Beaucoup de jeunes gens quittent l’école, ferrés sur la théorie, assez infatués d’eux-mêmes, praticiens fort ordinaires. Il faut dix ans pour faire un bon fromager, comme il en faut six ou sept pour organiser sérieusement une fruitière, lui donner une solide assiette, établir sa clientèle ; les vieux ont l’expérience, mais se laissent parfois dominer par les habitudes routinières, et, renversant les rôles, s’imaginent volontiers que les associés sont leurs très humbles serviteurs[1].Les jeunes, tout barbouillés de science mal digérée, ne le cèdent guère en orgueil à leurs aînés ; les uns et les autres se sentent encouragés dans leurs prétentions par les souvenirs d’autrefois, la condescendance des gérans et des membres de la fruitière qui craignent des dénis de justice dans la répartition du petit-lait et la pesée du lait. Et puis un fruitier, excellent dans la montagne, ne vaudra rien en plaine, parce que les laits diffèrent, parce qu’une étude intelligente et minutieuse devient indispensable pour approprier de nouveaux procédés à d’autres besoins. Bref, un partait fabricant est un oiseau sinon introuvable, au moins assez rare. Que faire ? dira-t-on.
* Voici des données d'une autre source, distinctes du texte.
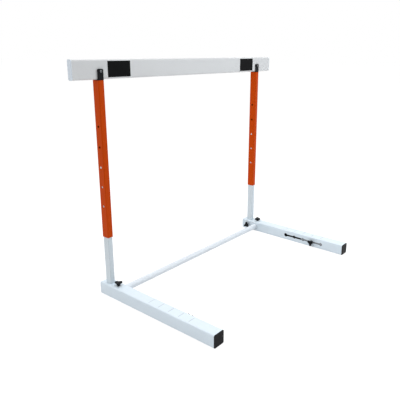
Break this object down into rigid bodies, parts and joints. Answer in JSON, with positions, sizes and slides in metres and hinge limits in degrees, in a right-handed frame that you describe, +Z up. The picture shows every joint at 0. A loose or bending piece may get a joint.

Quel remède à la situation ? Déconseiller la fondation de nouvelles fruitières pendant quelque temps au moins, améliorer la fabrication, se préoccuper de la qualité plus encore que de la quantité, chercher de nouveaux débouchés, obtenir par exemple que les ministres de la guerre et de la marine introduisent nos gruyères dans la nourriture de la troupe, que le conseil municipal de Paris abolisse la taxe d’entrée de onze francs par cent kilos, puisqu’il exempte les fromages de luxe. Et puis encore, s’efforcer de syndiquer les fruitières d’une même région, organiser, comme le font MM. Milcent, Gauthier, etc.,

  1. « Le fruitier est le docteur du canton ; la richesse est dans ses mains ; son autorité suffit pour ouvrir ou fermer dans ce pays les sources du Pactole. Si vous pesez bien ces circonstances, vous ne serez point étonnés d’apprendre qu’il est presque toujours sorcier et devin, qu’il est consulté quand on a perdu quelque chose, qu’il prédit l’avenir, et que c’est l’homme qu’on appréhende le plus d’offenser… » (Lequinio, Voyage dans le Jura.) Pendant une grande partie de ce siècle, les pâtres du Jura, les Djignes, conservèrent leur réputation de sorciers, et je ne jurerais pas qu’ils l’aient entièrement perdue. Les anciens vous conteront encore l’aventure du voleur qui pénètre dans le chalet en l’absence du gruyerin et charge un fromage sur ses épaules, mais il est cloué à la porte par une puissance invisible qui l’empêche de reculer ou d’avancer : le gruyerin l’avait enclos. Et si vous négligiez de lui apporter du vin, le diable lui ayant donné le pouvoir de soutirer de loin celui des autres caves, il soutirait le vôtre en dirigeant sa cruche vers le robinet du tonneau.